Thank you, Seth for serving; I and many of my longtime friends support you in your re-election. Ignore the mean-spirited, negative comments of a few of our community’s (and outside of our community) louder commentators.

Suzanne B. Rocanello

North Chatham

 

Selectman Guardian Of Rights

Editor:

I support the reelection of Seth Taylor to the Chatham Board of Selectmen. Seth’s voting record clearly shows him to be fiscally responsible and a staunch guardian of the people’s right to voice their concerns to municipal government. I recall specifically when the most recent charter review committee recommended to town meeting removing the provision of town meeting binding votes from the charter. This was an outrageous suggestion by that committee to thwart the democratic process and the will of the voters at town meeting, our local governmental legislature. The charter, at the time of the recommendation, states that “all town meeting votes are presumed to be binding.” The charter review committee wanted the voters to have less control over their town government and fortunately, Selectman Taylor throughout the process opposed this deletion from the charter and the charter committee’s recommendation was resoundingly defeated at town meeting. The candidate currently running against Selectman Taylor served on the charter review committee at the time and voted to remove the binding vote provision from the charter.

Chatham citizens deserve a selectman who will vote to protect the citizen’s rights at town meeting. Selectman Taylor recognized that, fought to retain it, and won. Thank you, Selectman Taylor, for your diligence and your willingness to serve and for continuing to keep the public informed on this and other important issues.

Nancy DiGesu Bober

Chatham

 

Gov. Class Needed Now More Than Ever

Editor:

James Madison once wrote, "A well-instructed people alone can be permanently a free people.” Unfortunately, Monomoy Regional High School has taken the importance of basic civic instruction out of the required curriculum in a 5-3 vote to no longer make government a prerequisite to graduate.
A Gallup Poll has shown that 43 percent of Americans, when asked what were the three branches of government, answered incorrectly or refused to answer. Another survey question asked, “What were the first 10 amendments to the U.S. Constitution called?” and 53 percent of Americans either answered incorrectly or refused to answer altogether. These are just a sample of questions Americans should know and Monomoy Regional High School has lessened the opportunity for all students to learn.
According to The Center for Information and Research on Civic Learning and Engagement (CIRCLE), a youth research organization at Tufts University, only 50 percent of eligible 18-29-year-old citizens voted in the 2016 election. In having government be a prerequisite to graduate, the school is showing that it places value on students knowing the worth of their vote.
I sat on the Harwich and Monomoy Regional School Committees as the student representative and I am disappointed to see my alma mater take the importance of basic civics out of the required curriculum. Now, more than ever, we need our students to be excited and knowledgeable about government. Monomoy Regional School Committee has voted to do the opposite.

Alison Donovan

Harwich


Process Didn't Serve Students

Editor:

Your front page story of the Monomoy School Committee’s approval to waive the mandated requirement of the high school’s long standing government course caught my attention, and that decision rattled me somewhat. From the article, it appeared that a new “Global Studies” curriculum and a new “science” approach needed some breathing room in the curriculum, and the casualty was the long term mandated “government” course, which was reduced to an “optional” course.

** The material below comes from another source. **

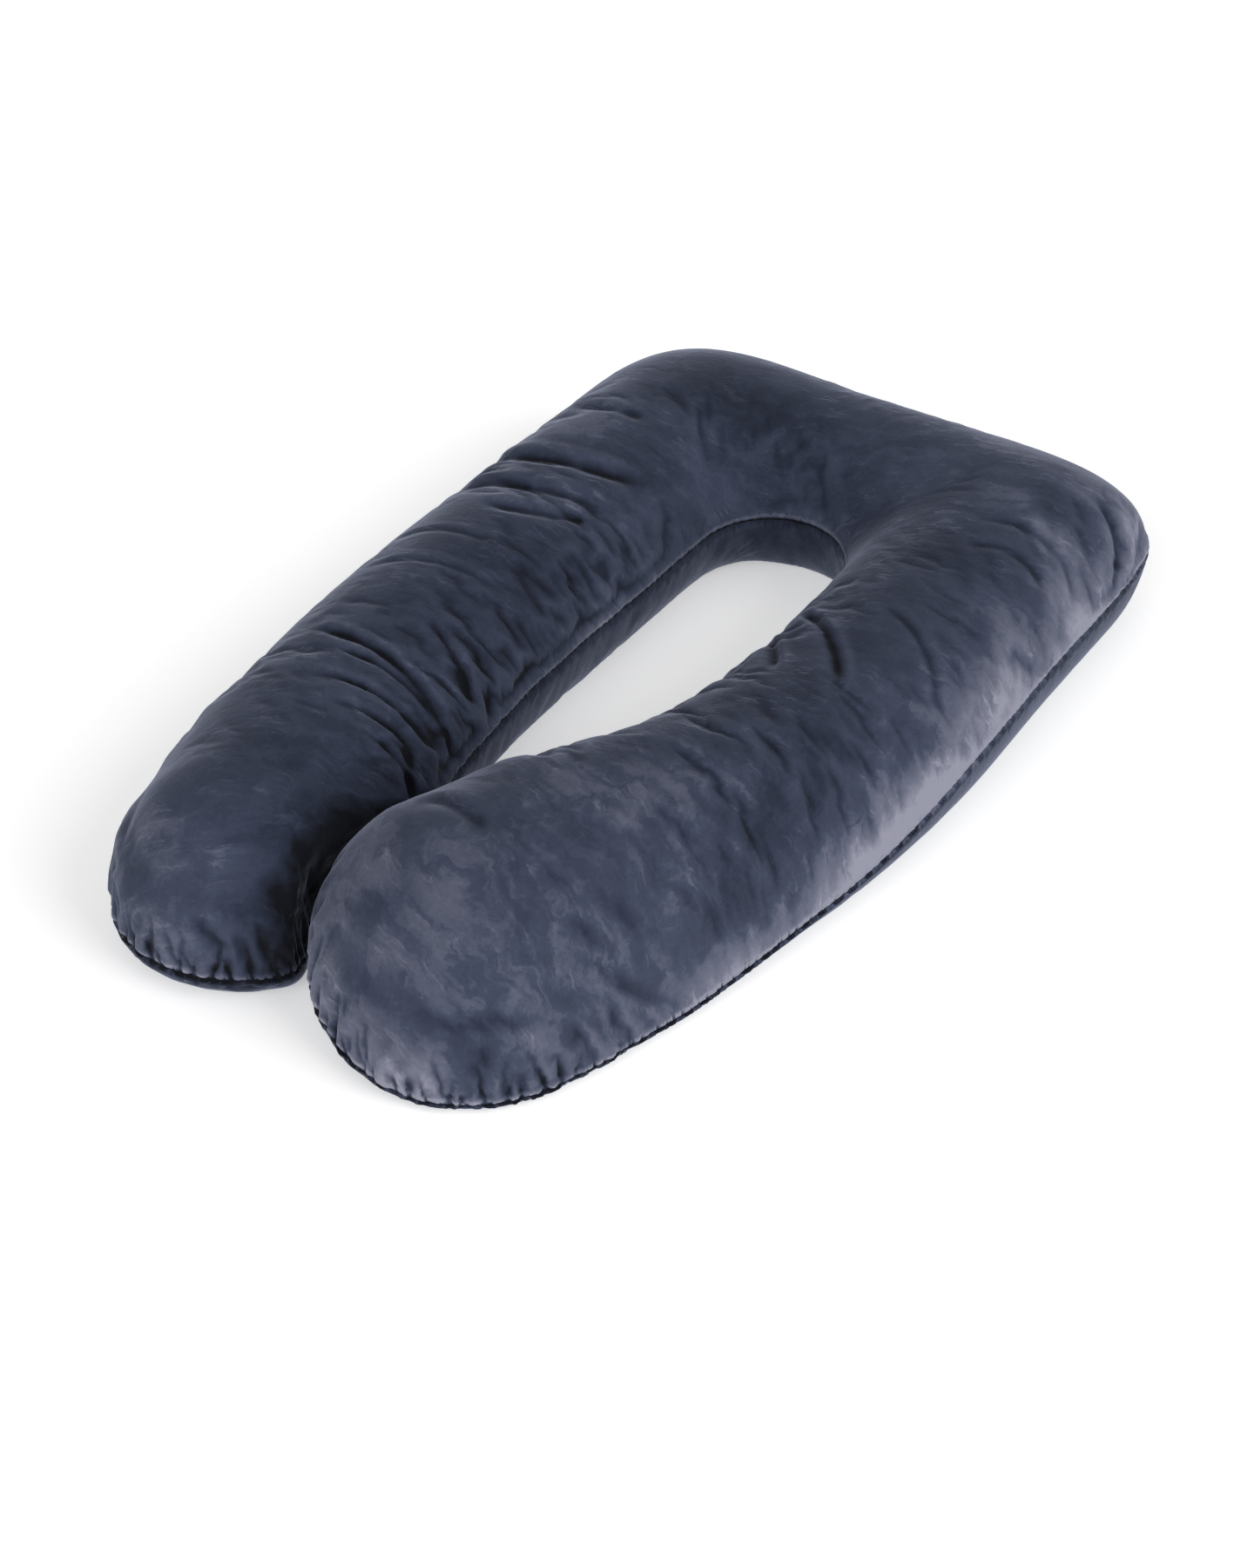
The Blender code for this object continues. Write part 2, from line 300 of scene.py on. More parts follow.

I am not being critical of the administrative process which led up to this decision. Curricula changes periodically in school districts. The internal process which led to presenting this new approach to curriculum appeared to be sound, if one considers the school system as a closed system. It appears from the description of the internal process that most of the give and take was internal to the school, and restricted to the district decision-making protocols. According to the article, no evidence of the external historical impact the mandated government courses have had on lives of graduates was included in process. When education is treated as an open system it takes strength from its environment. When treated like a closed system it tends to atrophy.

I speculate that if the school committee had canvassed its graduates through a mailed survey, it would have found that its grads volunteer in their communities, vote and support veteran organizations and run for office at much higher levels than graduates of other randomly selected high schools both in Massachusetts, and in the nation. Based on the recent presidential election where two-thirds of voters did not vote, or voted for the losing candidate, it is hard to understand why this decision to reduce this mandated “civics” course was approved by the school committee, given our current governmental turbulence.

However, under Roberts Rules, any committee member who voted positively, can request reconsideration to reverse that decision. We’ll see if that happens.